The spirit of independence behind the miners' uprising - which led to universal suffrage in the fledgling colony of Victoria - is still strong in Ballarat. Just over half of the residents supported a republic in November's referendum, an unusually high "yes" vote for a country town. The Southern Cross, adopted over the years by radical trade unions, remains a standard of resistance and protest; Dr Jan Penney, director of the Eureka Stockade Centre and a noted local republican, wants to see the flags "lining every road, on every house and factory" during the Queen's visit.
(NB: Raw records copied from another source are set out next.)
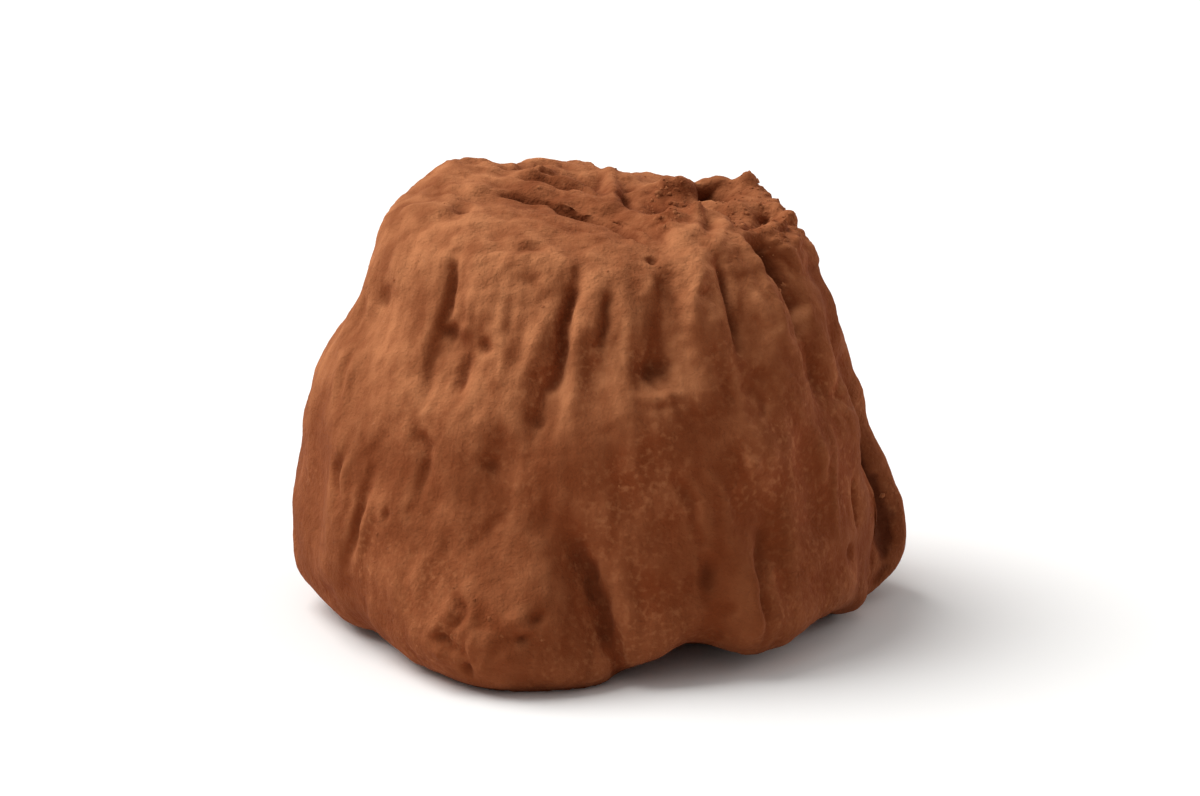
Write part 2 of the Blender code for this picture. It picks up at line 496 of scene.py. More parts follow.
@dataclass(frozen=True)
class Ledge:
    """A crack where the crust has lifted: the side on the path's left stands up like a step.

    It opens and closes over two stretches of its path, given as shares of the whole.
    """

    ground: Ground
    path: tuple[Place, ...]
    rise: float
    reach: float
    depth: float
    face: float = 0.3
    opens: Span = (0.0, 0.4)
    closes: Span = (0.75, 1.0)

    def relief(self, chart: Chart) -> Array:
        """The height that the step and its crack add at each point, in millimetres."""
        away, along = chart.path_offsets(self.ground, self.path)
        full = smooth_step(along, *self.opens) * (1.0 - smooth_step(along, *self.closes))
        step = smooth_step(away, 0.0, self.face) * (1.0 - smooth_step(away, self.face, self.reach))
        crack = bell((away + 0.5 * self.face) / self.face)
        return full * (self.rise * step - self.depth * crack) * chart.belongs(self.ground)


@dataclass(frozen=True)
class Knob:
    """A small mound, or a pit where its rise is negative."""

    ground: Ground
    place: Place
    half_width: float
    half_height: float
    rise: float
    steepness: float = 1.4

    def relief(self, chart: Chart) -> Array:
        """The height that the knob adds at each point, in millimetres."""
        across, up = chart.offsets(self.ground, self.place)
        away = np.hypot(across / self.half_width, up / self.half_height)
        return self.rise * bell(away**self.steepness) * chart.belongs(self.ground)


@dataclass(frozen=True)
class Patch:
    """A stretch where the powder has balled into crumbs; one marks a painted shade instead."""

    ground: Ground
    place: Place
    half_width: float
    half_height: float
    strength: float
    fades: Span = (0.55, 1.15)

    def share(self, chart: Chart) -> Array:
        """How far each point is in the patch, from 0 to its strength."""
        across, up = chart.offsets(self.ground, self.place)
        away = np.hypot(across / self.half_width, up / self.half_height)
        return self.strength * (1.0 - smooth_step(away, *self.fades)) * chart.belongs(self.ground)


SIDE, CROWN = Ground.SIDE, Ground.CROWN

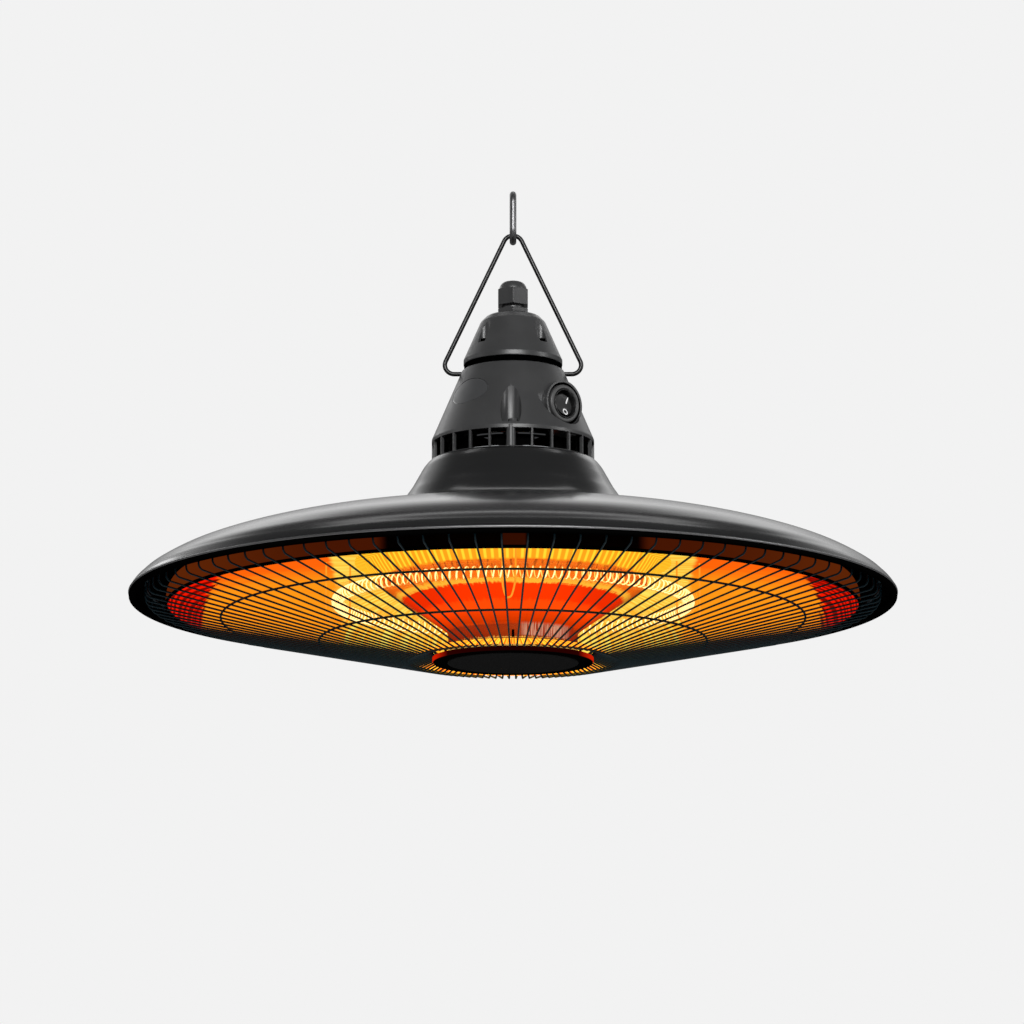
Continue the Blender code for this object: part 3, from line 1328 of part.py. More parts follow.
def main():
    for old in list(bpy.data.objects):
        bpy.data.objects.remove(old)
    frame = empty("heater_frame", None, Matrix.Translation((0, 0, -HANG_HEIGHT)))
    bail_hinge = empty("bail_hinge", frame, Matrix.Translation((0, 0, BAIL_FEET_HEIGHT)))
    switch = switch_frame()
    pivot = switch @ Matrix.Translation((0, 0, -ROCKER_PIVOT_DEPTH)) @ Matrix.Rotation(-ROCKER_REST_TILT, 4, "X")
    rocker_axis = empty("rocker_axis", frame, pivot)
    make_link(frame)
    make_bail(bail_hinge)
    make_lower_housing(frame, switch)
    make_badge("badge_plate", frame, 0.0, BADGE_THICKNESS, 0.0)
    make_upper_cap(frame)
    make_screws(frame)
    make_gland(frame)
    make_switch(frame, switch, rocker_axis)
    make_neck_parts(frame)
    make_shade(frame)
    make_reflectors(frame)
    make_pan_hangers(frame)
    make_tube(frame)
    make_coil(frame)
    make_holders(frame)
    make_tube_clips(frame)
    make_leads(frame)
    make_grille(frame)
    make_support_rings(frame)
    make_hub(frame)
    make_grille_clips(frame)
    report = {
        "hanging point above lip": HANG_HEIGHT,
        "bail feet": BAIL_FEET_HEIGHT - HANG_HEIGHT,
        "link bottom wire": LINK_BASE + LINK_WIRE - HANG_HEIGHT,
        "hub plate": HUB_CAP_BASE - HUB_PLATE_RISE - HANG_HEIGHT,
    }
    for name, value in report.items():
        print(f"{name}: {value:.5f} m")
    bpy.context.view_layer.update()
    place = rocker_axis.matrix_world.translation
    along = rocker_axis.matrix_world.to_3x3().col[0]
    print("rocker axis at", [round(value, 6) for value in place], "along", [round(value, 6) for value in along])
    print(f"rocker rest tilt {degrees(ROCKER_REST_TILT):.1f} degrees")


main()
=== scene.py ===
"""Hanging quartz ring heater: spun shade, radial wire guard, glowing ring, vented housing and wire bail."""

import bpy
import numpy as np
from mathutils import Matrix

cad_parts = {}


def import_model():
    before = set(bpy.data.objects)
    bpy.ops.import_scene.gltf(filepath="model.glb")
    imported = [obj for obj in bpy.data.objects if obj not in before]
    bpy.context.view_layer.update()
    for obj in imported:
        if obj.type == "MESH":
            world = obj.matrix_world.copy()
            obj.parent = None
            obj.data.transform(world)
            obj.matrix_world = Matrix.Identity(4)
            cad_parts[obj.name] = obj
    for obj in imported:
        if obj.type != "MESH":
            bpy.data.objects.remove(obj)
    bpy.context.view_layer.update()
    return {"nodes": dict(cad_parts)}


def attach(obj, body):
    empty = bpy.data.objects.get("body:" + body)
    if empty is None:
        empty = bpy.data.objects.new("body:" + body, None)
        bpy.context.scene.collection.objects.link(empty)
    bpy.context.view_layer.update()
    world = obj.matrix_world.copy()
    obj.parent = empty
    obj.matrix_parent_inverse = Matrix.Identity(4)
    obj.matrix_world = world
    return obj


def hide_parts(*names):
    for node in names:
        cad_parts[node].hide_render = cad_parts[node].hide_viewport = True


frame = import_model()

# Lengths are millimetres and heights are above the shade's lip. The object's origin is its hanging point.
HANG = 315.66
HOUSING_TURN = np.radians(-1.6)
CAP_TURN = np.radians(-0.9)
TAU = 2 * np.pi
STAY = np.eye(4)


# Places and turns


def around(count, start=0.0):
    """Even azimuths over a full turn."""
    return start + TAU * np.arange(count) / count


def polar(radius, azimuth, height, along=0.0):
    """(r sin a + t cos a, -r cos a + t sin a, z): a is measured from the front and t along the tangent."""
    s, c = np.sin(azimuth), np.cos(azimuth)
    return np.stack(np.broadcast_arrays(radius * s + along * c, -radius * c + along * s, height), -1)


def rotation(axis, angle):
    """A turn about X, Y or Z as a 4 by 4 array."""
    c, s = np.cos(angle), np.sin(angle)
    a, b = {"X": (1, 2), "Y": (2, 0), "Z": (0, 1)}[axis]
    made = np.eye(4)
    made[a, a] = made[b, b] = c
    made[a, b], made[b, a] = -s, s
    return made


def shift(x, y, z):
    """A move as a 4 by 4 array."""
    made = np.eye(4)
    made[:3, 3] = x, y, z
    return made


def moved(points, matrix):
    """The points turned and shifted by a 4 by 4 array."""
    return points @ matrix[:3, :3].T + matrix[:3, 3]


# Profiles and paths


def rounded(corners, radii, steps=5, closed=True):
    """A polygon whose corners are replaced by arcs, tangent to both sides, of the given radii."""
    corners = np.asarray(corners, float)
    radii = np.broadcast_to(radii, len(corners)).astype(float)
    path = []
    for k, here in enumerate(corners):
        if radii[k] == 0 or (not closed and k in (0, len(corners) - 1)):
            path.append(here[None])
            continue
        back, ahead = corners[k - 1] - here, corners[(k + 1) % len(corners)] - here
        lengths = np.linalg.norm(back), np.linalg.norm(ahead)
        back, ahead = back / lengths[0], ahead / lengths[1]
        half = np.arccos(np.clip(back @ ahead, -1, 1)) / 2
        reach = min(radii[k] / np.tan(half), 0.49 * min(lengths))
        radius = reach * np.tan(half)
        middle = (back + ahead) / np.linalg.norm(back + ahead)
        centre = here + middle * radius / np.sin(half)
        start, end = here + back * reach - centre, here + ahead * reach - centre
        sweep = np.pi - 2 * half
        share = np.linspace(0, 1, steps + 1)[:, None]
        arc = start * np.sin((1 - share) * sweep) + end * np.sin(share * sweep)
        path.append(centre + arc / np.sin(sweep))
    return np.concatenate(path)


def smooth(points, count):
    """A Catmull-Rom curve through the points, read at evenly spaced parameters."""
    points = np.asarray(points, float)
    route = np.concatenate([2 * points[:1] - points[1:2], points, 2 * points[-1:] - points[-2:-1]])
    at = np.linspace(0, len(points) - 1, count)
    k = np.minimum(at.astype(int), len(points) - 2)
    t = (at - k)[:, None]
    a, b, c, d = (route[k + n] for n in range(4))
    return 0.5 * (2 * b + (c - a) * t + (2 * a - 5 * b + 4 * c - d) * t**2 + (3 * b - a - 3 * c + d) * t**3)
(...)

Not everyone will heed the call. Ninety-year-old Jessie Scott, an MBE and former mayor of Ballarat who has fond memories of meeting the Queen in 1954, shudders at the prospect of a republican demonstration. "What do they want to do nasty things like that for? She's never done us any harm," says Mrs Scott, waving an invitation to lunch with the Queen at Sovereign Hill, which has just landed on her doormat. Later that day, inspecting a display of prize-winning begonias at Ballarat's Botanical Gardens, she sniffs in disapproval on spying a new variety named Eureka - a striking red bloom whose "soft crimson signifies the blood spilt at the Eureka Rebellion", according to its label.

Ballarat's famed annual begonia festival is a major tourist attraction, second only to Eureka. During her last visit, which took place at the same time of year, the Queen made a foray into the glasshouse to admire the exhibits, to gasps of delight from townsfolk assembled outside. This time, although she will return to the Botanical Gardens, the begonias are definitely not on the agenda, Buckingham Palace has warned. No matter; the burghers of Ballarat can console themselves with the thought that, with an Australian republic inevitable in the next decade or so, the festival - inaugurated in 1953, the year of the Coronation - will be drawing in the crowds long after the monarchy has withered and died.